The internet generates new money-making opportunities at a relentless pace. Drop-shipping was the big thing, then print-on-demand, then Amazon FBA, then NFTs, then AI automation tools, then faceless YouTube channels. Each wave brings a surge of tutorials, courses and success stories from early adopters who genuinely did well. It also brings a much larger wave of late arrivals who jumped in after reading those success stories and found a saturated, competitive landscape waiting for them.

The pattern of constantly chasing the newest opportunity is possibly the single most common reason intelligent, motivated people fail to make money online. They spend six weeks on dropshipping, pivot to blogging, spend three months writing articles that are not yet ranking, decide that blogging is dead, move to affiliate marketing via Pinterest, hear someone say that email marketing is where the real money is and find themselves twelve months later with five half-built projects and zero income from any of them.

Nothing compounds in an online business without sustained attention. Your traffic does not compound. Your authority does not compound. Your earnings do not compound. None of the mechanisms that create sustainable online income has the opportunity to develop when you abandon each new direction before reaching the inflexion point where results start appearing.

The antidote to this mistake is not being more disciplined about a single strategy. It is understanding deeply enough why a particular strategy works that you can remain committed through the inevitable early period of zero results. When you understand the mechanism, temporary silence does not feel like failure. It feels like the expected early phase before the compound effect kicks in.


Mistake 2: Buying Courses As A Substitute For Doing The Work

This mistake is so prevalent that it has earned its own name in online business circles: being a “course collector.” It describes the person who owns fifteen courses on affiliate marketing, blogging, copywriting, SEO and social media growth but has not yet published a single article, created a product or made a single sale.

Purchasing courses feels productive. You are taking action. You are investing in your education. You are doing something every day. The uncomfortable truth is that buying a course is infinitely easier than building a business, and it scratches the same psychological itch as actually working without requiring the discomfort of real effort, real failure and real learning through experience.

This is not an argument against education or training. Good courses can compress your learning curve significantly. The crucial distinction is between buying a course to solve a specific problem you have encountered whilst actively building your business versus buying courses as a way of feeling like you are building a business without actually doing so.

A person who has been actively trying to grow organic search traffic for three months and then buys an SEO course to address specific gaps in their knowledge is investing in education wisely. A person who buys that same SEO course before they have a single article published is very likely using education as a comfortable substitute for the uncomfortable work of actually starting.


Mistake 3: Targeting The Wrong Audience With The Wrong Message

One of the most technically avoidable ways to learn how not to make money online is to create content, products or services aimed at people who are not actively trying to solve a problem you can address.
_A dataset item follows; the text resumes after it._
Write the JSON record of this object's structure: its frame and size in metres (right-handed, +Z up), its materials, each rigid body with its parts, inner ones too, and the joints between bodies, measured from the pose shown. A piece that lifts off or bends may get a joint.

Traffic means nothing if it is the wrong traffic. An audience means nothing if those people have no reason to purchase what you are offering.
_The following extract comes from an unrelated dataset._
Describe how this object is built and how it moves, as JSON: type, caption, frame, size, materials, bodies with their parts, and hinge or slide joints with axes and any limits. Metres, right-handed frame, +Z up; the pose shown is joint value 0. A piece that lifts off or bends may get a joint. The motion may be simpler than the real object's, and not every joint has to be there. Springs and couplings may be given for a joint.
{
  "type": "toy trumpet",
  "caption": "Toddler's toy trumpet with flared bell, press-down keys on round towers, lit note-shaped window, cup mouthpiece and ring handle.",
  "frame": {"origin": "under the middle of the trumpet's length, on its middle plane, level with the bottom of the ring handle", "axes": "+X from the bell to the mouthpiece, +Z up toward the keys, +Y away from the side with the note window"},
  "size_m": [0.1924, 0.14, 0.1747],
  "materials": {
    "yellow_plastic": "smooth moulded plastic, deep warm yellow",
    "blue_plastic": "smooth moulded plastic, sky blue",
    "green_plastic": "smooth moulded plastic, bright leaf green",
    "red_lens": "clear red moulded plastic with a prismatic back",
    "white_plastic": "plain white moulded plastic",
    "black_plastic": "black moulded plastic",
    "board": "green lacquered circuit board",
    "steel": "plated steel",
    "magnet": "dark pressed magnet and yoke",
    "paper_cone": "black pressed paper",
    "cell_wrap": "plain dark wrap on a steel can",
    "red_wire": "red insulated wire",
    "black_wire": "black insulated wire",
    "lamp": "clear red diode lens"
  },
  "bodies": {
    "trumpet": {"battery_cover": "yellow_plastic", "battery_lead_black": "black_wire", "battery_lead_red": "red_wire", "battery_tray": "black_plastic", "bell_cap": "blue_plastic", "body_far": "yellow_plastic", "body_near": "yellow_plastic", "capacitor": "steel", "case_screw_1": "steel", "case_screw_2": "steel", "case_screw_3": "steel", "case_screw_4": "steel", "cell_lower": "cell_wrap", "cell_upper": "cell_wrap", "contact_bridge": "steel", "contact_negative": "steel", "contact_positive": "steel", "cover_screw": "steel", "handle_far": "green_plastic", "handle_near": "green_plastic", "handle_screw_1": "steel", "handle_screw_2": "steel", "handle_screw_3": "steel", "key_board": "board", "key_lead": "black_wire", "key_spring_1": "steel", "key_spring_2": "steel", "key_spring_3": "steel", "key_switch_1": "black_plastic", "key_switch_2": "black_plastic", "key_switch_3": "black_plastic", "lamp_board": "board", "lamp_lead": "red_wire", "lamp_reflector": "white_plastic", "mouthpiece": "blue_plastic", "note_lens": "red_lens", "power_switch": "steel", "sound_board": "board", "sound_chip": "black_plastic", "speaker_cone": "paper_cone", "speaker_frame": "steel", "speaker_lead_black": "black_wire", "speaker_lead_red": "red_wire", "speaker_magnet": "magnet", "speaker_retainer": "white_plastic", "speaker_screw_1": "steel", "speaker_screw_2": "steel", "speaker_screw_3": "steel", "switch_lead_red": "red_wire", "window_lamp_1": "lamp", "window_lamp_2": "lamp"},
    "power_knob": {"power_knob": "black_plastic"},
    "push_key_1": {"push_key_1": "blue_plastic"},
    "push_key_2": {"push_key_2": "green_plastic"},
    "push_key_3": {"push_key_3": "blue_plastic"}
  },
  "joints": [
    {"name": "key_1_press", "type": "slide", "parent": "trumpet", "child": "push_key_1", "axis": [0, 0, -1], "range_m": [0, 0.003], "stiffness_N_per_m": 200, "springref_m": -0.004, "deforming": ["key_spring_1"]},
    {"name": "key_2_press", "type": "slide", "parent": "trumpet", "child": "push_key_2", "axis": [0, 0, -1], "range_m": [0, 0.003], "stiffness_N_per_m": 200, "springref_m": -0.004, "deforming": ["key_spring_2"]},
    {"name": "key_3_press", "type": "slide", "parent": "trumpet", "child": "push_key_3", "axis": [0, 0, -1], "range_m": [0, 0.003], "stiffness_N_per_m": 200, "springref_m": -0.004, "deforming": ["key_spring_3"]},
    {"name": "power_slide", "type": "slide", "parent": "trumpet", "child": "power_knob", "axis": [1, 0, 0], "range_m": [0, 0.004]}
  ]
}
This mistake shows up in several forms. The blogger who writes broadly about lifestyle topics without a specific niche accumulates readers who are browsing rather than buying. The affiliate marketer who promotes premium software tools to an audience of complete beginners who cannot afford them generates clicks but not conversions. The course creator who builds an extensive training programme for an audience that does not believe they need training will not make sales regardless of course quality.

Effective online income requires matching three elements precisely: the right person, experiencing the right problem and encountering your solution at the right moment in their decision-making process. Content that targets people actively searching for solutions to specific, defined problems consistently outperforms content aimed at general audiences.

This is why keyword research matters so profoundly in content-based online businesses. A keyword like “best project management software for small teams” signals that the searcher is actively evaluating options and likely close to making a decision. An article targeting that keyword connects with people who have money to spend and a specific purchase intent. Compare that to a keyword like “what is project management” which attracts students and curious browsers rather than buyers.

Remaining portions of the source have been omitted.